We built another corncrib style fort (much like gigantic Lincoln Logs) but over some weekends, roving vandals would tear it down. So we decided to build something those jealous fools would not be able to destroy.

Doug had moved on, so Sheldon designed and I bossed, and we dug a big pit. Then we roofed it over with ties, and piled all the dirt on top. A literal bunker, with an entrance at the south end and a smaller opening for light at the other. Then we got another idea. We dug a second pit, a few feet behind and aside from the entrance, with a trench leading back. These we covered with wood and plywood, and smoothed them level with the ground. Sheldon’s idea was to angle the connecting trench at a setback, so that it was not visible when looking in from the entrance.

One of the Little Kids, who only attended for a year, was named Hans. We did not know it at the time, but his father Ernest Callenbach was a published author, then at work on a near-future novel titled Ecotopia.

Various kids have memories of what followed, and years later I phoned Mr. Callenbach to chat for a while. From all this, I’ve pieced together what happened.

Being a school parent rather than a dreaded Visitor, even though we didn’t know him much, Mr. Callenbach got a warmer reception. He walked up the hill with us Fort Gang kids, to see our new underground hangout.

I thought fast, and told the other (four to six friends, as I recall) kids to get into the hideout. They scrambled in, then I invited our guest to get on his hands and knees, to peer within. No kids! All you could see was a plain empty room.

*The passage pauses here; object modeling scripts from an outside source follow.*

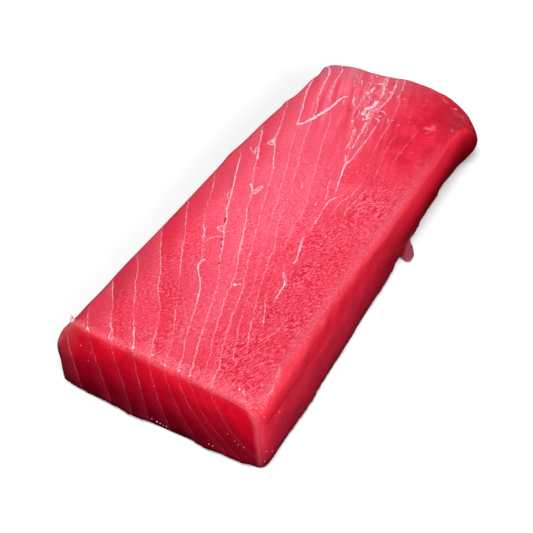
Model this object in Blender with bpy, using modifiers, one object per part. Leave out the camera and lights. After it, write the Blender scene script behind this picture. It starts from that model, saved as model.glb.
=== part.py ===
"""A block of raw tuna: one thick cut of loin lying flat, with a torn scrap at its right foot.

The block is one solid. Its grain, its white sheets of connective tissue and its
wet skin are surface looks, so they aren't separate pieces. The near cut faces -Y, the
far cut faces +Y, the long walls face left (-X) and right (+X), and the block lies on
the plane Z = 0.
"""

import math
from collections import namedtuple

import bmesh
import bpy
from mathutils import Vector

MM = 0.001

# A swell is a smooth bump: how far it stands out, where it is greatest, how far it reaches.
Swell = namedtuple("Swell", "size centre reach")

# Driving sizes of the block.
BLOCK_NAME = "tuna_block"
LENGTH = 212.5 * MM
WIDTH = 78.5 * MM
HEIGHT = 24.5 * MM

# Plan radius of each upright corner, at the foot and at the top.
CORNER_RADII = {
    ("left", "near"): (5.0 * MM, 5.0 * MM),
    ("right", "near"): (2.5 * MM, 3.5 * MM),
    ("right", "far"): (7.0 * MM, 15.0 * MM),
    ("left", "far"): (8.0 * MM, 13.0 * MM),
}

# The left wall is rounded like the side of the fish, with a lobe at the near corner.
LEFT_BELLY = 3.2 * MM
LEFT_LOBE = Swell(6.2 * MM, -104.0 * MM, 20.0 * MM)
LEFT_SWELLS = (
    Swell(1.0 * MM, -68.0 * MM, 36.0 * MM),
    Swell(1.2 * MM, 10.0 * MM, 70.0 * MM),
)
LEFT_TAPER = 4.6 * MM  # how far the wall draws in towards the far cut
LEFT_TAPER_SPAN = (45.0 * MM, 100.0 * MM)
ROUNDED_SHARE = 0.7  # how much of a full half turn the left wall's section makes

# The right wall is a knife cut, with its foot spread out at the near end.
RIGHT_SPREAD = 3.8 * MM
RIGHT_SPREAD_SPAN = (-60.0 * MM, 65.0 * MM)
RIGHT_WAIST = Swell(1.8 * MM, -42.0 * MM, 52.0 * MM)  # at the top edge
RIGHT_TUCK = Swell(0.4 * MM, 58.0 * MM, 40.0 * MM)  # at the foot
RIGHT_FLARE = Swell(6.0 * MM, 94.0 * MM, 30.0 * MM)  # at half height, near the far corner
FLARE_AT_TOP_AND_FOOT = 0.2  # the share of the flare that is left there

# The near cut leans back and runs askew. The far cut has two swells along its edge.
NEAR_RAKE = 3.1 * MM  # its foot stands this far forward of the middle, its top as far back
NEAR_SKEW = 3.2 * MM
NEAR_SKEW_AT_FOOT = 0.4
NEAR_BOW = 1.2 * MM
FAR_RAKE = 1.5 * MM
FAR_SWELLS = (
    Swell(2.6 * MM, 5.0 * MM, 14.0 * MM),
    Swell(1.6 * MM, -24.0 * MM, 8.0 * MM),
)

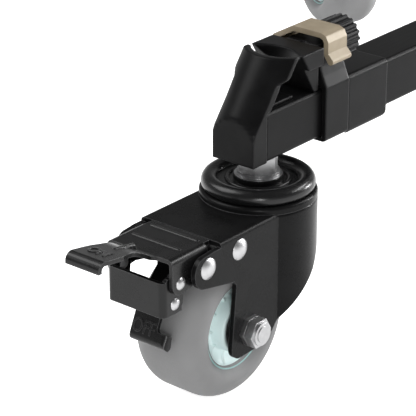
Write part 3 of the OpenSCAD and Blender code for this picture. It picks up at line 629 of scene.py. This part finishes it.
for arm in ARMS:
    finish = Finish(f"sealed_bearing_{arm}")
    x, z = millimetres(finish, arm, "XZ", -AXLE)
    radius = (x * x + z * z) ** 0.5
    past_inner = radius.band(SEAL_INNER, SEAL_INNER + SEAL_LIP)
    past_outer = radius.band(SEAL_OUTER, SEAL_OUTER + SEAL_LIP)
    seal = past_inner * (1 - past_outer)
    grind = rings(finish, radius, density=9, detail=3)
    steel = finish.mix(grind, (0.50, 0.50, 0.51), (0.60, 0.60, 0.61))
    bearing = finish.done(
        finish.mix(seal, steel, (0.015, 0.015, 0.016)),
        0.25 + grind * 0.1 + seal * 0.25,
        Metallic=1 - seal,
        Normal=finish.relief(grind, depth=0.003),
    )
    dress(bearing, f"wheel_bearings_{arm}")

# Brake pedals, links and brake arms
# Pressed from sheet steel and painted with the fork. ON stands up from the pedal's tongue and
# OFF from the release tab.

ACROSS = Vector((0, 1, 0))
LETTER_HEIGHT = 0.0006
TAB_LEAN = math.radians(24.1)
TAB_DOWN = Vector((math.sin(TAB_LEAN), 0, -math.cos(TAB_LEAN)))
TAB_OUT = Vector((math.cos(TAB_LEAN), 0, math.sin(TAB_LEAN)))
TAB_TOP = Vector((0.0723, -0.0035, 0.0594))
OFF_DOWN, OFF_OUT = 0.0142, 0.00102
TONGUE_SLOPE = 0.1644
TONGUE_HIGH, ON_UP = 0.0947, 0.0140

brake_paint = coated(
    "brake_enamel",
    dark=(0.005, 0.005, 0.0052),
    light=(0.009, 0.009, 0.0092),
    rough=0.28,
    gloss=0.24,
    grain=0.5,
    edge=0.4,
)
dress(brake_paint, *per_arm("lock_pedal", "link_bracket", "brake_arm"))


def lettering(name, words, width, height, spot, up, arm, body):
    """Raised letters on a sheet, with their middle at a spot and their tops towards up."""
    curve = bpy.data.curves.new(name, "FONT")
    curve.body = words
    curve.align_x = "CENTER"
    curve.align_y = "CENTER"
    curve.extrude = 0.0225
    curve.bevel_depth = 0.015
    curve.bevel_resolution = 1
    curve.resolution_u = 4
    mesh = evaluated(name, curve)
    low = Vector([min(v.co[k] for v in mesh.vertices) for k in range(3)])
    high = Vector([max(v.co[k] for v in mesh.vertices) for k in range(3)])
    size = high - low
    mesh.transform(Matrix.Translation(-(low + high) / 2))
    stretch = (width / size.x, height / size.y, LETTER_HEIGHT / size.z, 1)
    mesh.transform(Matrix.Diagonal(stretch))
    up = Vector(up).normalized()
    turn = Matrix((ACROSS, up, ACROSS.cross(up))).transposed().to_4x4()
    mesh.transform(arm_place(arm) @ Matrix.Translation(spot) @ turn)
    fit(name, mesh, brake_paint, body, smooth=False)


on_spot = Vector((0.1110, -0.0010, TONGUE_HIGH + TONGUE_SLOPE * ON_UP))
on_up = (-1, 0, -TONGUE_SLOPE)
off_spot = TAB_TOP + OFF_DOWN * TAB_DOWN + OFF_OUT * TAB_OUT

for arm in ARMS:
    pedal, brake_arm = f"pedal_{arm}", f"brake_arm_{arm}"
    lettering(f"on_letters_{arm}", "ON", 0.0110, 0.0068, on_spot, on_up, arm, pedal)
    lettering(f"off_letters_{arm}", "OFF", 0.0132, 0.0070, off_spot, -TAB_DOWN, arm, brake_arm)

# Camera and studio
# The photograph's camera: a long lens well above the caster, looking down 23.9 degrees. Broad
# soft lamps stand round a white floor.

PHOTO_WIDTH = 416
FOCAL_PIXELS = 2100
SENSOR = 36
HEADING = math.radians(39.6)
DROP = math.radians(23.9)
LAMP_TARGET = Vector((0.22, 0, 0.09))
FLOOR_HALF = 20

level = math.cos(DROP)
look = Vector((-math.cos(HEADING) * level, -math.sin(HEADING) * level, -math.sin(DROP)))
camera = bpy.data.objects.new("camera", bpy.data.cameras.new("camera"))
camera.data.sensor_width = SENSOR
camera.data.lens = FOCAL_PIXELS / PHOTO_WIDTH * SENSOR
camera.data.clip_end = 50
camera.location = (0.90457, 0.56556, 0.48621)
camera.rotation_euler = look.to_track_quat("-Z", "Y").to_euler()
bpy.context.scene.collection.objects.link(camera)
bpy.context.scene.camera = camera
bpy.context.scene.view_settings.view_transform = "Standard"


def softbox(name, toward, distance, width, height, strength):
    """A soft lamp that stands in a direction from the caster and faces it."""
    lamp = bpy.data.lights.new(name, "AREA")
    lamp.shape = "RECTANGLE"
    lamp.size = width
    lamp.size_y = height
    lamp.energy = strength
    piece = bpy.data.objects.new(name, lamp)
    away = Vector(toward).normalized()
    piece.location = LAMP_TARGET + distance * away
    piece.rotation_euler = (-away).to_track_quat("-Z", "Y").to_euler()
    bpy.context.scene.collection.objects.link(piece)


softbox("high_box", (0.45, -0.85, 1.15), distance=2.0, width=1.3, height=1.3, strength=26)
softbox("far_strip", (-0.70, 0.42, 0.58), distance=2.0, width=1.4, height=0.3, strength=18)
softbox("near_box", (0.72, 0.66, 0.13), distance=1.7, width=0.25, height=0.4, strength=8)
softbox("rear_box", (-0.85, 0.40, 0.16), distance=1.7, width=0.3, height=0.4, strength=22)


def shown(finish):
    """1 for a ray that the camera sees, straight or in metal or glass, else 0."""
    seen = finish.node("LightPath", output="Is Camera Ray")
    for kind in ("Is Glossy Ray", "Is Transmission Ray"):
        seen = seen.math("MAXIMUM", seen, finish.node("LightPath", output=kind))
    return seen


studio = Finish("studio", "World")
direction = studio.node("TexCoord", output="Generated")
height = studio.node("SeparateXYZ", values={0: direction}, output="Z")
backdrop = height.band(0.16, 0.34, start=0.6, end=0.2)
strength = studio.node("Mix", {"data_type": "FLOAT"}, {0: shown(studio), 2: 0.42, 3: backdrop})
sky = studio.node("Background", values={"Color": (1, 1, 1, 1), "Strength": strength})
bpy.context.scene.world = studio.ends(sky)

corners = [(FLOOR_HALF * u, FLOOR_HALF * v, 0) for u, v in ((-1, -1), (1, -1), (1, 1), (-1, 1))]
floor_mesh = bpy.data.meshes.new("floor")
floor_mesh.from_pydata(corners, [], [(0, 1, 2, 3)])
floor = bpy.data.objects.new("floor", floor_mesh)
bpy.context.scene.collection.objects.link(floor)
paper = Finish("white_floor")
cover = paper.node("BsdfDiffuse", values={"Color": (0.8, 0.8, 0.8, 1)})
glow = paper.node("Emission", values={"Color": (1, 1, 1, 1), "Strength": shown(paper) * 0.85})
floor_mesh.materials.append(paper.ends(paper.node("AddShader", values={0: cover, 1: glow})))
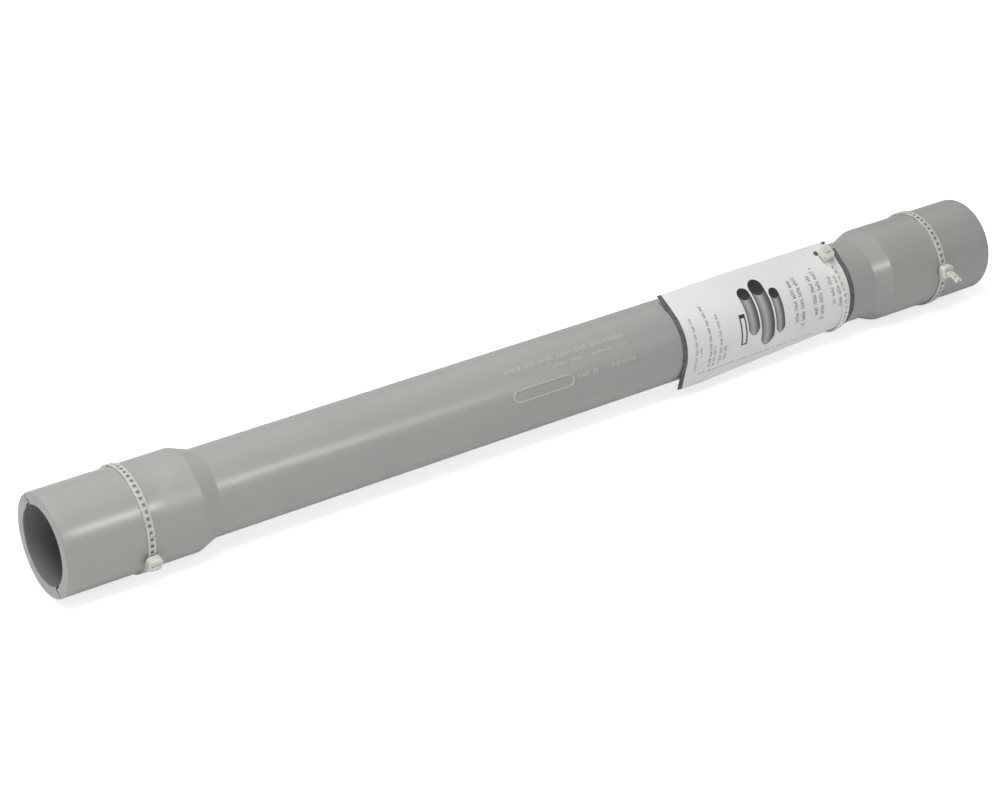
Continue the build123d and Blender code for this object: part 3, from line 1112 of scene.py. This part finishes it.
@dataclass(frozen=True)
class RaisedMarks:
    """Small plain pads moulded on each half shell, grouped in three rows where a maker's
    marking would stand, and a bare oblong rim beside the lowest row."""

    radius: float = 27.25
    relief: float = 0.5
    sunk: float = 0.15
    base: float = 0.25
    edge: float = 0.22
    pad_width: float = 1.25
    pad_pitch: float = 2.15
    short_share: float = 0.7
    short_every: int = 3
    smooth_below: float = 60.0
    rows: tuple[MarkRow, ...] = (
        MarkRow(
            -25.0,
            3.5,
            ((-45, -32.5), (-29.5, -21), (-18, -7.5), (-4.5, 6), (10, 18.5), (22, 47)),
        ),
        MarkRow(-12.5, 2.8, ((-10, 0.5), (4, 14.5), (20, 36), (39, 47))),
        MarkRow(10.0, 3.5, ((5, 13.5), (16.5, 20.5), (31, 49))),
    )
    rim_along: float = -22.5
    rim_angle: float = 11.0
    rim_size: Pair = (47.0, 8.8)
    rim_corner: float = 4.2
    rim_width: float = 1.4
    steps: int = 9
    corner_steps: int = 12

    def over_shell(self, along: Array, across: Array, height: Array | float) -> Array:
        """Places points of the unrolled shell: the angle is the way across over the radius."""
        turn, reach = across / self.radius, self.radius + height
        return SECTION.place(along, reach * np.cos(turn), reach * np.sin(turn))

    def profile(self, inset: Array) -> Array:
        """Returns how high a mark stands at a distance from its edge: a smooth step from
        inside the shell up to the relief."""
        share = np.clip(inset / self.edge, 0, 1)
        return (self.relief + self.sunk) * share**2 * (3 - 2 * share) - self.sunk

    def pad(self, middle: float, angle: float, tall: float) -> tuple[Array, Array]:
        """Works out one pad.

        Along and across it the points crowd towards the edges, as the cosine of even steps
        does, and each stands as high as its distance to the nearest edge says.

        Args:
            middle: Where its middle is along the sleeve.
            angle: Where its middle is round the sleeve.
            tall: Its size across the row.

        Returns:
            The points in metres, and its faces.
        """
        even = (1 - np.cos(np.linspace(0, pi, self.steps))) / 2 - 0.5
        off, across = np.meshgrid(self.pad_width * even, tall * even, indexing="ij")
        inset = np.minimum(self.pad_width / 2 - abs(off), tall / 2 - abs(across))
        across = across + radians(angle) * self.radius
        top = self.over_shell(middle + off, across, self.profile(inset))
        base = self.over_shell(middle + off, across, -self.base)
        place = np.arange(off.size).reshape(off.shape)
        quads = [place[:-1, :-1], place[1:, :-1], place[1:, 1:], place[:-1, 1:]]
        quads = np.stack(quads, -1).reshape(-1, 4)
        edge = [place[:-1, 0], place[-1, :-1], place[:0:-1, -1], place[0, :0:-1]]
        edge = np.concatenate(edge)
        following = np.roll(edge, -1)
        wall = np.stack([following, edge, edge + off.size, following + off.size], -1)
        faces = np.concatenate([quads, quads[:, ::-1] + off.size, wall])
        return np.concatenate([top.reshape(-1, 3), base.reshape(-1, 3)]), faces

    def oblong_rim(self) -> tuple[Array, Array]:
        """Works out the oblong rim.

        A band follows a rectangle with round corners. At each point of that line the band's
        cross-section lies along the line's normal, and its two ends meet.

        Returns:
            The points in metres, and its faces.
        """
        half = np.array(self.rim_size) / 2 - self.rim_width / 2
        corner = np.sign([(1, 1), (-1, 1), (-1, -1), (1, -1)]) * (half - self.rim_corner)
        angle = np.arange(4)[:, None] * pi / 2 + np.linspace(0, pi / 2, self.corner_steps)
        normal = np.stack([np.cos(angle), np.sin(angle)], axis=-1).reshape(-1, 2)
        line = np.repeat(corner, self.corner_steps, axis=0) + normal * self.rim_corner
        off = np.linspace(-0.5, 0.5, self.steps) * self.rim_width
        height = self.profile(self.rim_width / 2 - abs(off))
        height = np.concatenate([height, np.full(self.steps, -self.base)])
        off = np.concatenate([off, off[::-1]])[:, None]
        flat = line[:, None, :] + normal[:, None, :] * off
        across = flat[..., 1] + radians(self.rim_angle) * self.radius
        points = self.over_shell(flat[..., 0] + self.rim_along, across, height)
        place = np.arange(across.size).reshape(across.shape)
        return points.reshape(-1, 3), quads_between(place, np.roll(place, -1, axis=0))

    def front_marks(self) -> tuple[Array, Array]:
        """Works out every mark on the front half shell.

        Returns:
            The points in metres, and the faces, turned outwards.
        """
        marks = [self.oblong_rim()]
        for row in self.rows:
            for start, end in row.groups:
                for place in range(int((end - start) / self.pad_pitch) + 1):
                    is_short = place % self.short_every == 1
                    tall = row.tall * (self.short_share if is_short else 1.0)
                    marks.append(self.pad(start + place * self.pad_pitch, row.angle, tall))
        shifts = np.cumsum([0, *(len(points) for points, _ in marks)])
        outwards = [f if space_inside(p, f) > 0 else f[:, ::-1] for p, f in marks]
        faces = np.concatenate([faces + shift for faces, shift in zip(outwards, shifts)])
        return np.concatenate([points for points, _ in marks]), faces

    def build(self, material: Material) -> None:
        """Builds the marks of both half shells, the rear one's turned half round, and dresses
        them as one piece.

        Args:
            material: Their material.
        """
        points, faces = self.front_marks()
        both = np.concatenate([points, points * [1, -1, -1]])
        faces = np.concatenate([faces, faces + len(points)])
        marks = finish_mesh("raised_marks", both, faces.tolist(), self.smooth_below)
        dress(marks, material, Slot.GREY_SHELL)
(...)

This impressed the man considerably. If you read Ecotopia, which grew into a seminal tome for the environmentalist and secular utopian movements, you’ll find a chapter on Pinel, thinly fictionalized as the Crick School. There’s a reference to “gangs of kids with underground hideouts,” and yep, that part wasn’t fiction at all.

Winter rains would flood the place, however the next school year, after I’d graduated, others began to fix up and expand the fort. From want I’m told it became quite elaborate, but eventually it was deemed hazardous or something, and completely removed.